◆ What this task involves
Will you write out all the entries below exactly?

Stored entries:
───
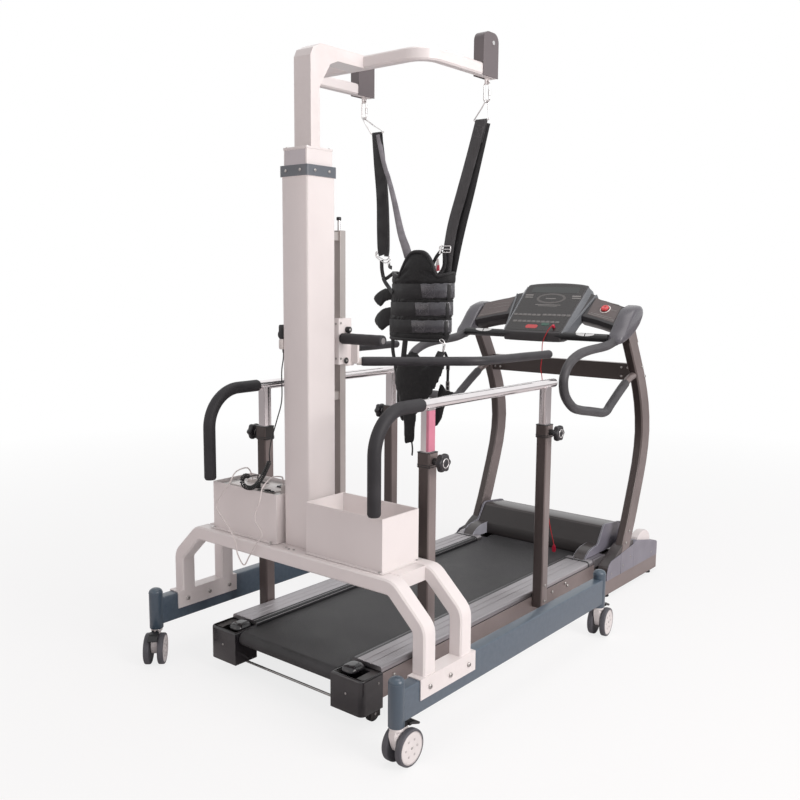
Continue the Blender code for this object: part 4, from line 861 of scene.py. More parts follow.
# Hand control: a two-tone moulded switch, black above and white below, clipped to the column's side.
switch_forms = []
for low, high, look, swell in ((1.300, 1.338, white_abs, 0.0), (1.3385, 1.390, black_abs, 0.0004)):
    shape = []
    for z, inset in (
        (low, 0.004), (low + 0.003, 0.001), (low + 0.008, 0.0), (high - 0.008, 0.0), (high - 0.003, 0.001),
        (high, 0.004),
    ):
        shape.append([
            Vector((-0.0754 + a, -0.9935 + b, z))
            for a, b in rounded_rectangle(0.020 - inset, 0.037 - inset, 0.006)
        ])
    switch_forms.append((lofted(shape), look))
switch_forms.append((lathed("z", (-0.0754, -0.995, 0), [
    (1.286, 0.0030), (1.292, 0.0042), (1.304, 0.0048)
], 20), black_abs))
for z in (1.352, 1.372):
    key = [(-0.9935 + a, z + b) for a, b in rounded_rectangle(0.016, 0.012, 0.004)]
    switch_forms.append((extruded("yz", key, -0.0866, -0.084), white_abs))
fitted("hand_switch", "gantry", switch_forms, replaces=["hand_control"])

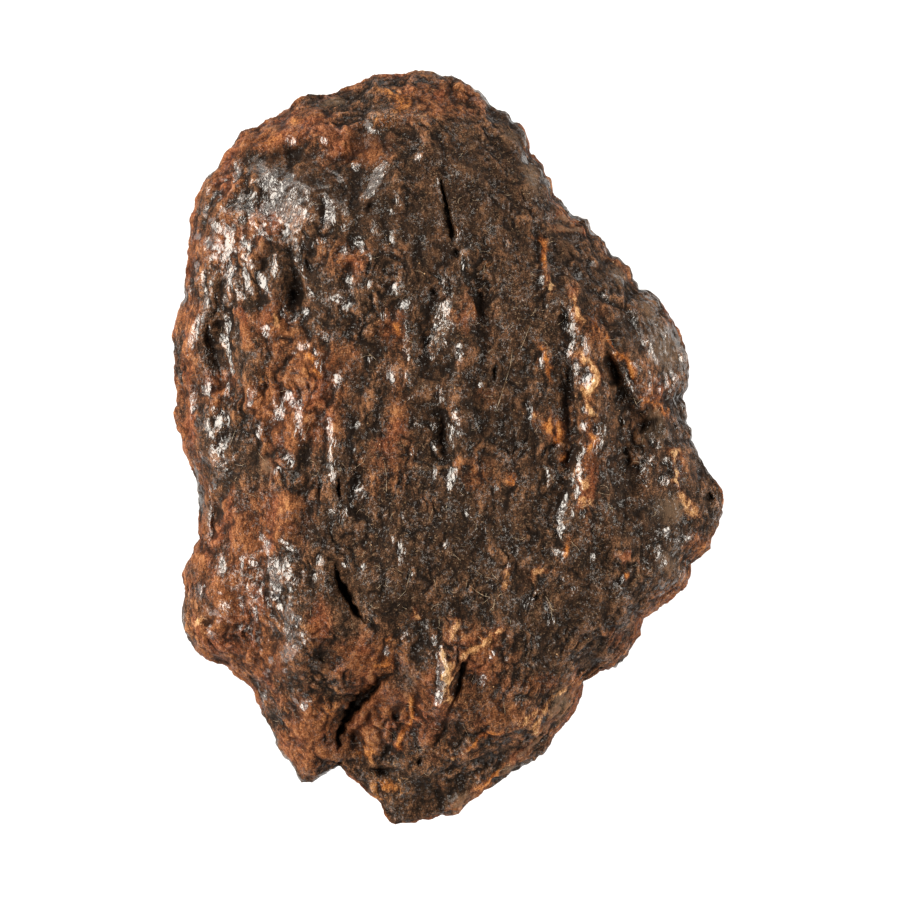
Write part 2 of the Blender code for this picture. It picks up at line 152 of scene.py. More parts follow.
───
◆ Solution to the exercise
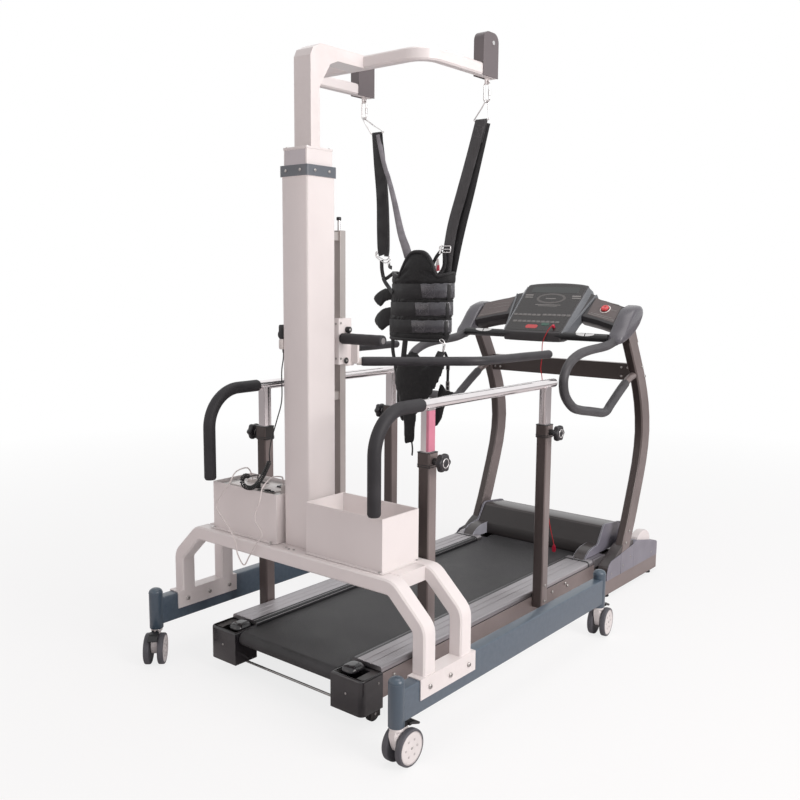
Continue the Blender code for this object: part 4, from line 861 of scene.py. More parts follow.
# Hand control: a two-tone moulded switch, black above and white below, clipped to the column's side.
switch_forms = []
for low, high, look, swell in ((1.300, 1.338, white_abs, 0.0), (1.3385, 1.390, black_abs, 0.0004)):
    shape = []
    for z, inset in (
        (low, 0.004), (low + 0.003, 0.001), (low + 0.008, 0.0), (high - 0.008, 0.0), (high - 0.003, 0.001),
        (high, 0.004),
    ):
        shape.append([
            Vector((-0.0754 + a, -0.9935 + b, z))
            for a, b in rounded_rectangle(0.020 - inset, 0.037 - inset, 0.006)
        ])
    switch_forms.append((lofted(shape), look))
switch_forms.append((lathed("z", (-0.0754, -0.995, 0), [
    (1.286, 0.0030), (1.292, 0.0042), (1.304, 0.0048)
], 20), black_abs))
for z in (1.352, 1.372):
    key = [(-0.9935 + a, z + b) for a, b in rounded_rectangle(0.016, 0.012, 0.004)]
    switch_forms.append((extruded("yz", key, -0.0866, -0.084), white_abs))
fitted("hand_switch", "gantry", switch_forms, replaces=["hand_control"])

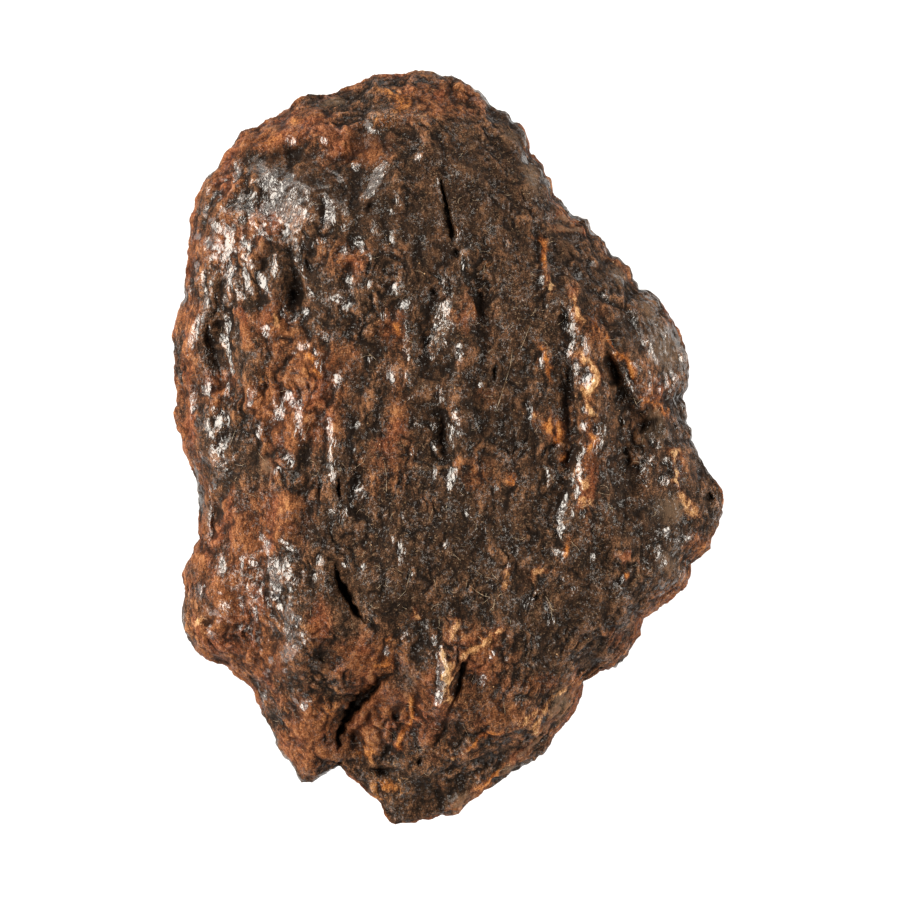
Write part 2 of the Blender code for this picture. It picks up at line 152 of scene.py. More parts follow.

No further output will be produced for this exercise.